North Korea on Monday urged Japan to apologize and compensate for killing at least 524 Koreans returning home in 1945 by allegedly blowing up the ship they were on.
A spokesman for the North Korean association of families of the deceased victims who were sent abroad against their will by the Japanese colonial government to work for its military during World War II said in a statement that Japan must “close the books” for its past crimes, and we will make them pay (for the crimes),” according to the North’s state news agency.
On Aug. 24, 1945, days after Japan surrendered and ended the war on Aug. 15, a Japanese naval transport vessel carrying close to 4,000 Korean laborers and their families from a military facility in Japan’s Aomori, bound for Busan, struck an American naval mine, exploded and sank.
Koreans, both in the South and the North, see this as a deliberate Japanese war crime committed by Tokyo at the time to conceal information about its military base.
A North Korean film in 2000, titled “Souls Protest,” depicted the Ukishima Maru incident in support of the Korean view that the explosion was intentionally set off by the ship’s Japanese crew. A Seoul-based film trader imported the film and released it in 2001 after cutting five minutes of footage showing Koreans crediting Kim Il-sung, founder of the North Korean regime.
The Japanese government said in 1945 that the explosion had killed 524 Koreans and 25 Japanese naval officials.
Eighty South Korean survivors and families of the victims had filed a lawsuit against the Japanese government, seeking some 8 billion yen in compensation, an official apology and the remains of the victims, which are currently kept in a shrine in Japan.
In 2001, Japan’s Kyoto District Court ordered Tokyo to pay 45 million yen to 15 South Koreans as it ruled that the Japanese government had failed in its duty to transport passengers safely as per the legal relationship between Tokyo and the passengers at the time.

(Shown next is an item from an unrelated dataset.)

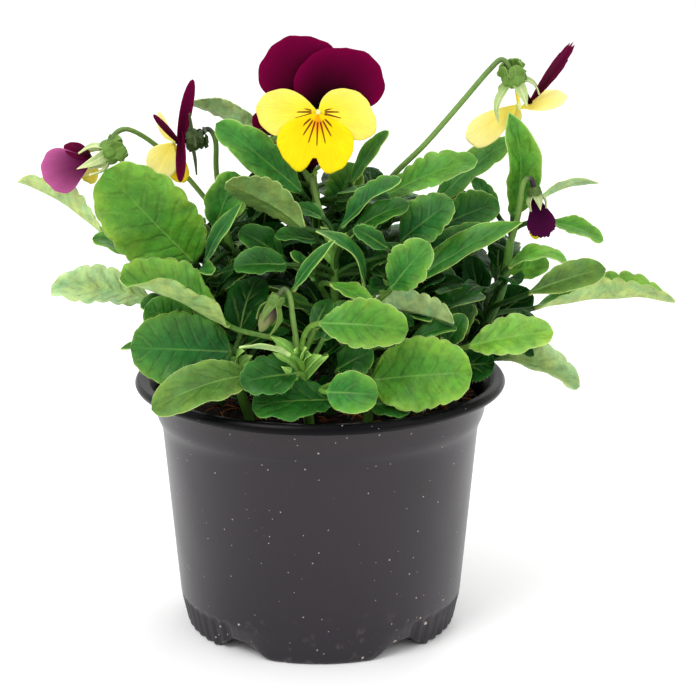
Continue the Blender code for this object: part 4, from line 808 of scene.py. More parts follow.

The court rejected, however, the plaintiffs’ claims demanding official apologies and the return of the remains, and the claims of 65 plaintiffs, saying that their relationship with the victims could not be established.
In 2003, the High Court of Osaka rejected the district court’s order, and the country’s top court finally turned it down in 2004.
On Monday, the 75th anniversary of the explosion, the spokesman for the victims and their families said, “The Ukishima Mara incident was one of the abhorrent mass killings of Koreans committed by the evil Japanese forces in revenge for their defeat (in the war). The Japanese authorities shamelessly describe it as an accident … The more they try to cover up the truth, it will only reveal their ugliness. We will never forget imperial Japan’s crimes of massacres of Koreans.”